The request
The exercise asks you to copy every line below in which "from" appears.
[Record extracts start]
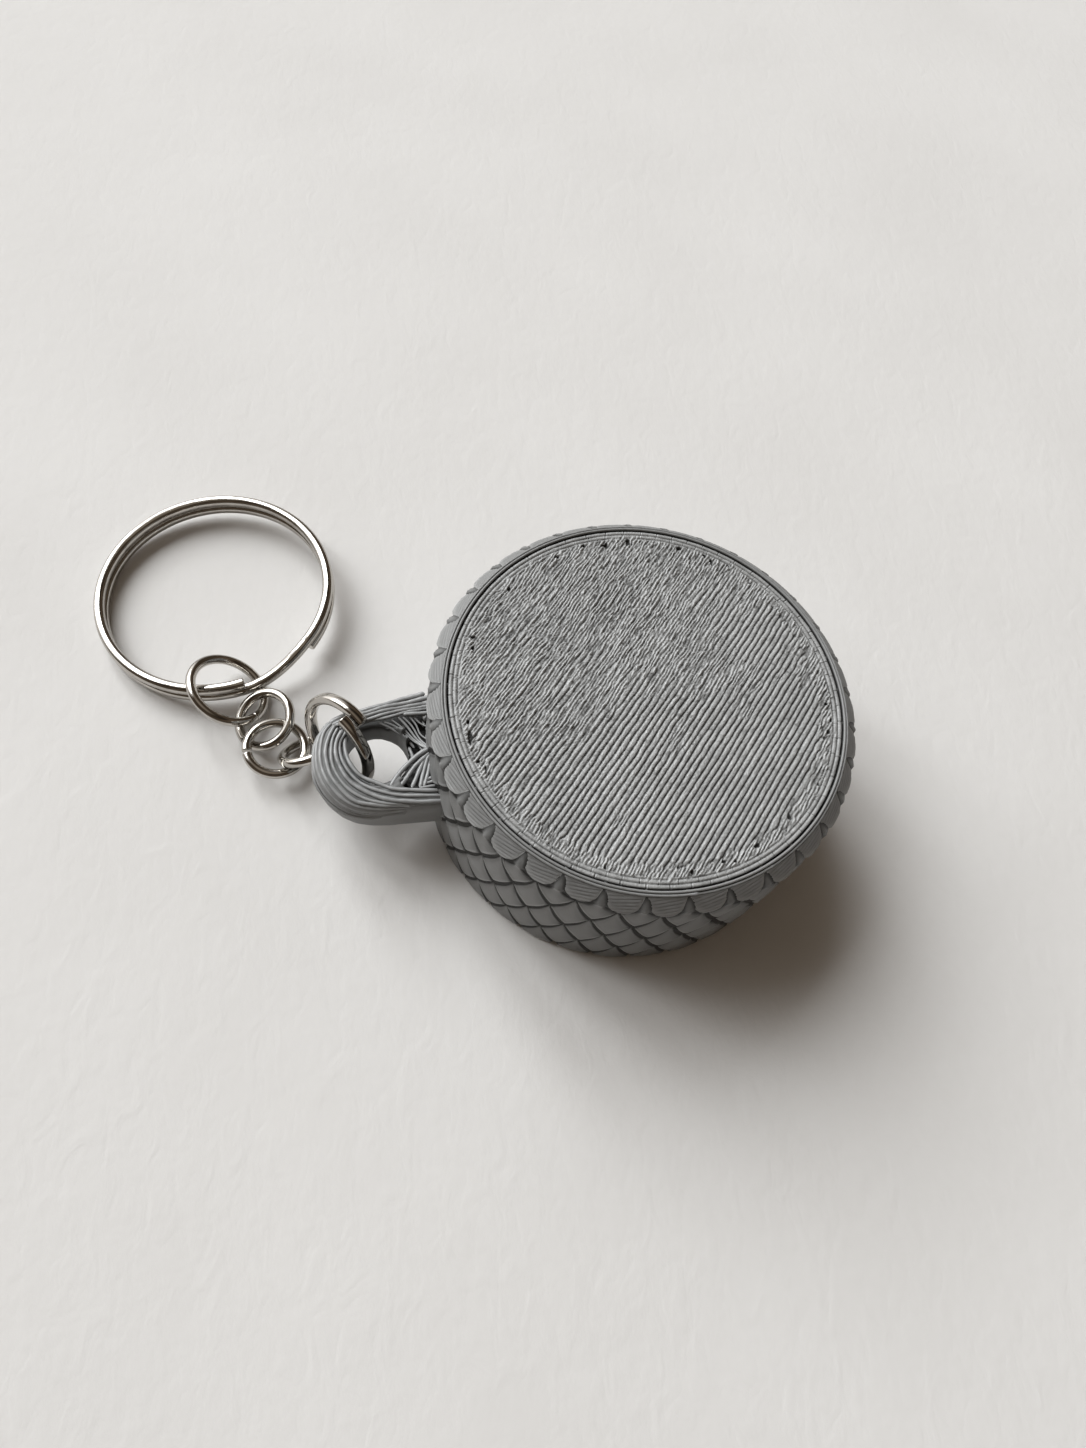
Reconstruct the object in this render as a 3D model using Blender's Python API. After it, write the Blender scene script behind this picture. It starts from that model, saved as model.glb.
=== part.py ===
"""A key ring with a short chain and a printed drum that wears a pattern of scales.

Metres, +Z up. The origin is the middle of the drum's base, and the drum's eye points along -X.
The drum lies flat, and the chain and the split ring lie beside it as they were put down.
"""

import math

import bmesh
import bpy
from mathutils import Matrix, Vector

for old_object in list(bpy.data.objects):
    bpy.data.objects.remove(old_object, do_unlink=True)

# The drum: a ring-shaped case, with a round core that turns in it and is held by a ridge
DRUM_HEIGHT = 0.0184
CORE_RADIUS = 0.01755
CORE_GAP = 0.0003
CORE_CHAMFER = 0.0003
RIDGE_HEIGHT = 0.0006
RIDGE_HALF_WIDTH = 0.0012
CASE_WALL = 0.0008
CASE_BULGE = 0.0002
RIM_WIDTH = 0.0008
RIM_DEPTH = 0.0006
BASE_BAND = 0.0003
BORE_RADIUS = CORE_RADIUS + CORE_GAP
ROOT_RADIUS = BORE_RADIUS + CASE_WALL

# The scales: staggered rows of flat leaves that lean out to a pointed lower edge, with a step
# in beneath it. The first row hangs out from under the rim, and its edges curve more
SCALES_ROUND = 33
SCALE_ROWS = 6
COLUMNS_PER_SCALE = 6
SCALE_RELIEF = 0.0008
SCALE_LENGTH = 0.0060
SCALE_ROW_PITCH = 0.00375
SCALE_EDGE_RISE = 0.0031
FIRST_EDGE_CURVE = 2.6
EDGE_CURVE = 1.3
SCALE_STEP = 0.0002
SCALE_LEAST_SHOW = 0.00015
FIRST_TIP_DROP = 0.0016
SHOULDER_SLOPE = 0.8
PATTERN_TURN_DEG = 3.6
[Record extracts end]
[Record extracts start]
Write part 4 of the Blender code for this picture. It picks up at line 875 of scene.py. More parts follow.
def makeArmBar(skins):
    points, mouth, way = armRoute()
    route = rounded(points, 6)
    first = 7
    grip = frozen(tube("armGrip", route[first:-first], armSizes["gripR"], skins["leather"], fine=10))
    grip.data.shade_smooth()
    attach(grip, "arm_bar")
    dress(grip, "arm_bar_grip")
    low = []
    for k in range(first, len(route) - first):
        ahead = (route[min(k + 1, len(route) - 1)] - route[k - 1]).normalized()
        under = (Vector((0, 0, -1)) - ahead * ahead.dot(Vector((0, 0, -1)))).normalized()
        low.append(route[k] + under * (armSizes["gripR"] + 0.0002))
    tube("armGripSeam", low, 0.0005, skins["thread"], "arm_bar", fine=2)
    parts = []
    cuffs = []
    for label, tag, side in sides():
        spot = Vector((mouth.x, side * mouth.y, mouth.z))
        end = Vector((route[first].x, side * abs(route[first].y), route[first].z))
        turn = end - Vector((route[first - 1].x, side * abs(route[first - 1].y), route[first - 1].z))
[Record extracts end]
Correct response
Reconstruct the object in this render as a 3D model using Blender's Python API. After it, write the Blender scene script behind this picture. It starts from that model, saved as model.glb.
from mathutils import Matrix, Vector
# in beneath it. The first row hangs out from under the rim, and its edges curve more